\\ CADERNO DE ANOTAÇÕES
Da flanela ao flanar, a realidade é um nó que se desdá
Por Matheus Lopes Quirino
Não guardo mágoas de mim, mas às vezes faço um soneto. E tudo começa numa selva escura onde os pássaros farfalham baixinho. Ando pela relva entre carros e motonetas; sou um curumim de botas e fones de ouvido. Caem cometas do céu, vivo um absurdo, assim, sem mais. Lembro-me de atravessar sempre na faixa de pedestres. Paro em alguma portinha e me sento n’alguma mesa que me convide. Olhos nos olhos dourados do meu reflexo no vidro do copo de café vazio. Já amanheceu.
E penso como tenho feito teatro, às vezes até altas horas, vagando feito um tamanduá em busca de formigas. Das que picam, coçam, carregam folhas verdes, alimentam-se de outras formigas, das que têm antenas e presas incomuns. Daquelas que se come em Minas e, de tão duras, estalam como pipoca mal mexida de fundo de pipoqueira, como era antigamente, no tempo das pipoqueiras.
Eu flano, e às vezes amo duas vezes por dia. Soluço um soneto decassílabo para nunca mais cometê-lo em vão momento. Observo o contorno daquilo que sai, metrifico a rima. Tomo chuva miúda que cai das copas das árvores ou das calhas dos prédios. Observo aquele reino tão íntimo se desnudar ali, como quando se observa uma placa virada ao avesso. E vale pensar que existem os que andam (e vivem) plantando bananeira.
Sigo acreditando nos pequenos acasos que os relógios me oferecem com ou sem adiantamentos. Está tudo combinado e as horas fazem duplas certeiras. 18:18, bebida fria no balcão da padaria, 23:23, filme do Almodóvar, 02:02, extrato de melancolia e demais pílulas frias que são guardadas dentro de uma caixinha de metal de balas Barkleys.
Imagino suspenso no tempo a história daquelas tantas formigas, tão diferentes de si. Cismo e penso qual será o trágico desfecho a qual irão sucumbir. Penso na morte por trabalhos forçados, lembro-me de Karl Marx, da Revolução Industrial, de Warren Buffett. Penso também nas que picam e, por consequência astral de uma roda da fortuna (caso as formigas acreditem), ei-las, hão de ser picadas. Serão engolidas pelo próprio tamanduá que é o universo.
Respiro um instante e descarrego três páginas e meia de literatura ruim ao fim das noites boas. O cansaço bate. Olho ao redor do quarto, procuro formigas e insetos que não sejam repulsivos agora no calor. Encontro um característico pesadelo Kafkiano. Levanto-me e saio de um susto, gélido, tropeço no fio do computador e começo um novo texto. Tento ser sério.

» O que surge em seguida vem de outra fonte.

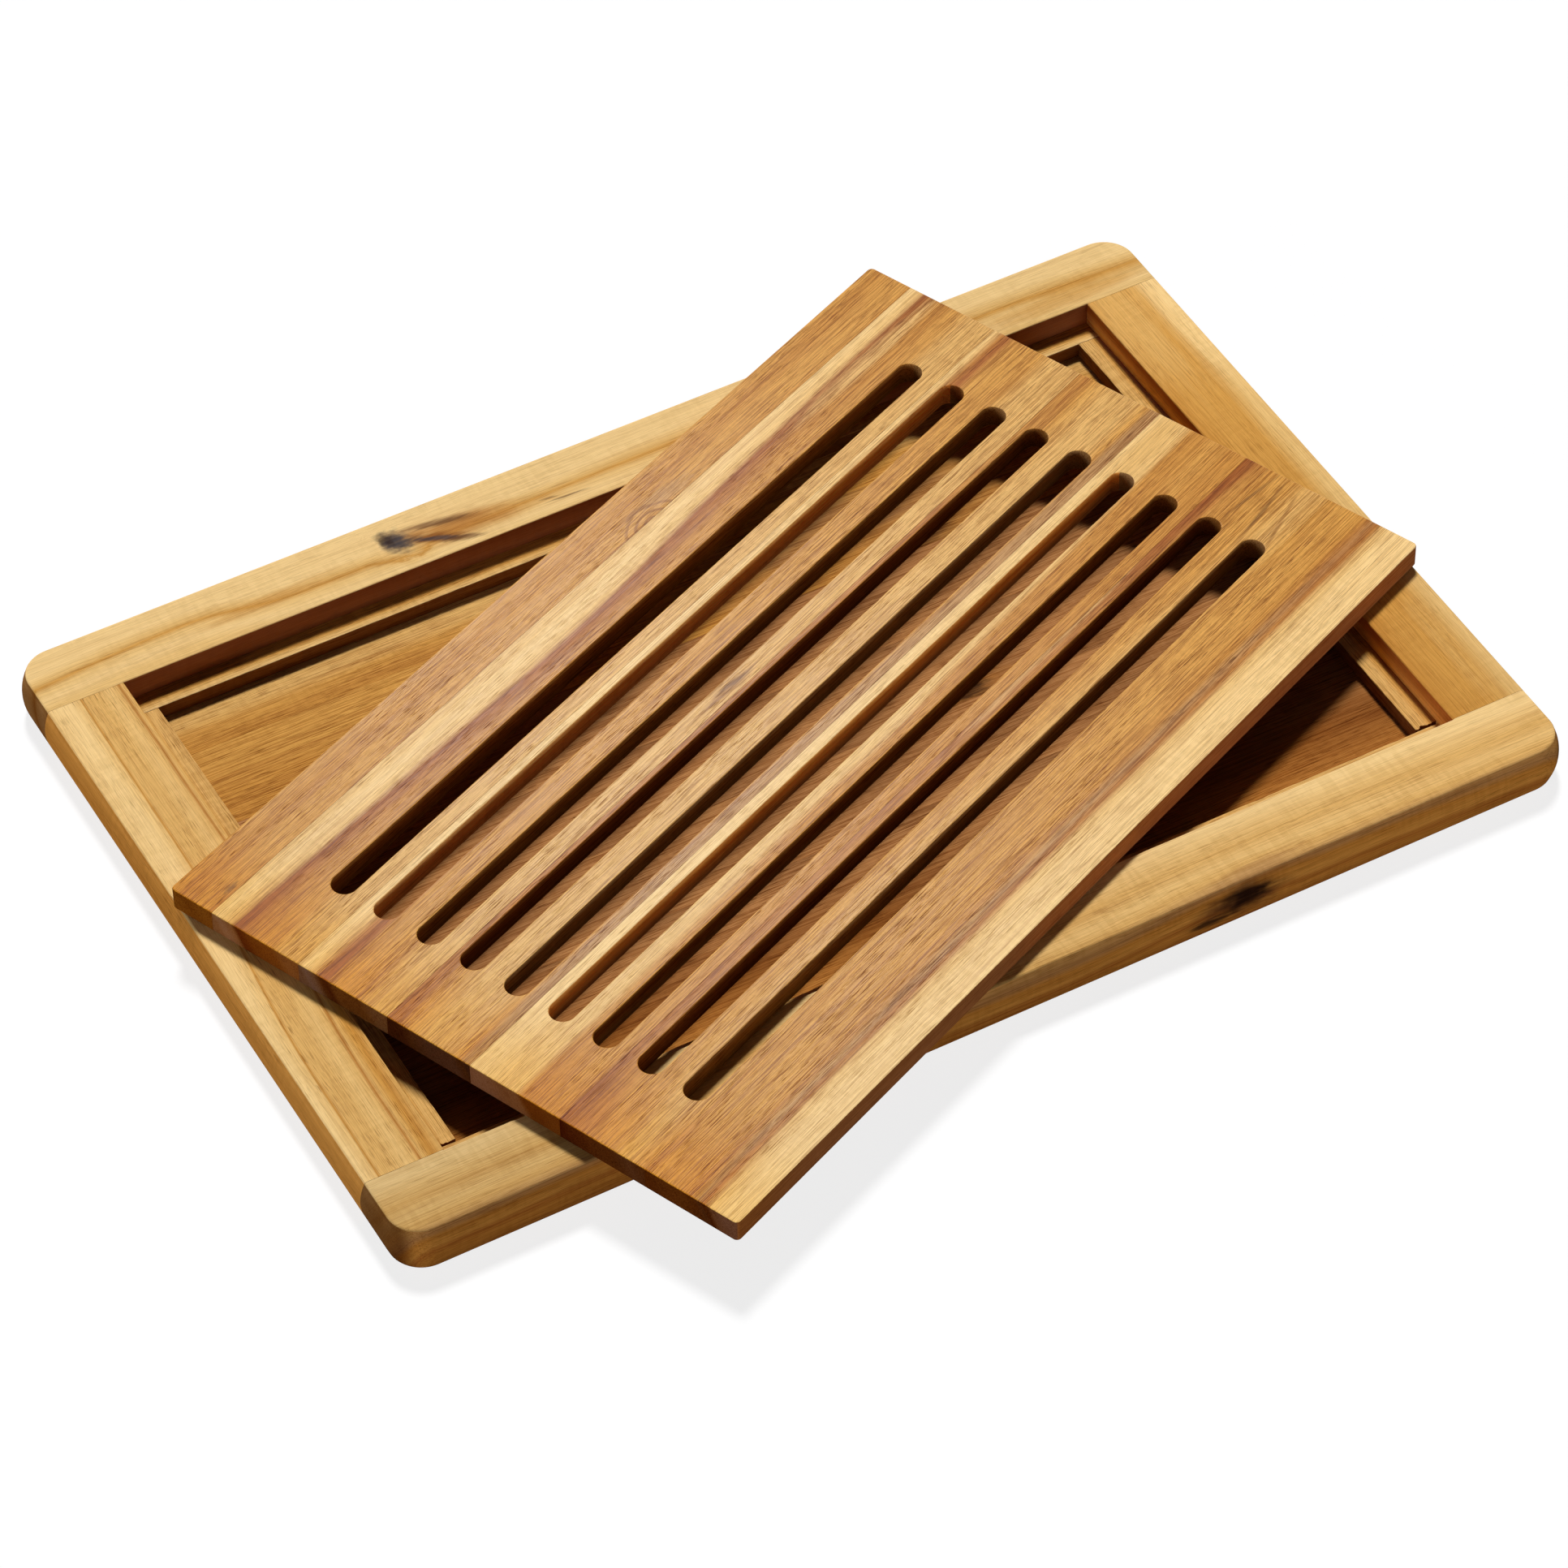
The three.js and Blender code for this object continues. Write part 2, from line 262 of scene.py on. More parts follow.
# What each of them does to the colour
DARK_LINE = (0.66, 0.5, 0.36)
PALE_LINE = (1.1, 1.1, 1.08)
DARK_STREAK = (0.74, 0.6, 0.48)
DARK_FIBRE = (0.64, 0.52, 0.4)
PALE_FIBRE = (1.12, 1.13, 1.13)
DARK_SPECK = (0.8, 0.74, 0.66)
CURL_SHADE = (0.84, 0.79, 0.7)
PORE_SHADE = (0.38, 0.26, 0.18)
DARKER_START_TINT = (1.0, 0.8, 0.22)

# In millimetres: how far a ring leans over with each one of depth, how wide a band a drift can
# cross, how far from its first end the top is darkened, between which heights under the top the
# walls turn from their upper painted shading to their lower one, and how rough pores and fibres feel
RING_LEAN = 0.55
DRIFT_SPAN = 24.0
DARKER_START_REACH = 46.0
WALL_HEAD = -1.5
WALL_FOOT = -9.0
PORE_RELIEF = 0.12

# A knot or a flame: its middle and half its size, in millimetres along the grain and across it,
# its lean, its tone and how strongly that shows, how far it pushes the rings aside, and for one
# on a side its depth below the upper face
Mark = namedtuple("Mark", "u v half_u half_v lean tone strength push depth", defaults=[None])
# Rings round a pin knot, given in the same way
Swirl = namedtuple("Swirl", "u v half_u half_v tone strength")
# A stretch of the cut faces, along the grain and across it, with its painted shading above and below
Wall = namedtuple("Wall", "from_u to_u from_v to_v head foot")


def tint(red, green, blue):
    """A colour given as the screen shows it, as the shaders take it."""
    parts = [value / 255 for value in (red, green, blue)]
    return [p / 12.92 if p <= 0.04045 else ((p + 0.055) / 1.055) ** 2.4 for p in parts] + [1]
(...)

Felizes são as formigas que devoram suas colheitas ao final dos dias. E neste comércio de frases prontas e fórmulas homeopáticas de literatura, de história, sou eu mais um escriba terreno que tenta sobreviver com o pouco ordenado dos jornais.
Folhas precisam de formigas operárias, que, por sua vez, são precisadas por tamanduás. Os tamanduás não são precisados. São eles os astros maiores do próprio universo. E eu observo caminhando em uma avenida muito grande e movimentada, lembro do momento exato, o enorme bicho estava estirado no asfalto com a linguinha em caracol.
Pouco sangue, mas foram as lágrimas naquele dia que mancharam toda uma existência em anonimato em alguma selva sem carros e para-raios. O tamanduá, criatura terna e indefesa, ali ficou feito um personagem no epílogo de fim de filme. Ele já está morto, contudo, ainda sim tem sua graça.
Custo lembrar daqueles que assim partiram, com tal zelo, que deixaram para o epílogo o último suspiro. Saio deste pensamento e mergulho em mais uma página no bloco de anotações. O anonimato oferecido pelas padarias de madrugada torna-se um companheiro, não de ofício, de vida. Seguimos a futucar formigueiros.
Formigueiros, vespeiros, cupinzal, tocas, ninhos, entre outros. Viemos do útero para atormentar a vida de alguém. Para amar torridamente e não se importar em enfiar o dedo dentro do cupinzal. Aqui estamos para fazer arte, amor e guerra. Jamais para pintar unha, fazer sobrancelha, empinar bicicleta, esquecer o batom vermelho que, outrora, será motivo de tormenta.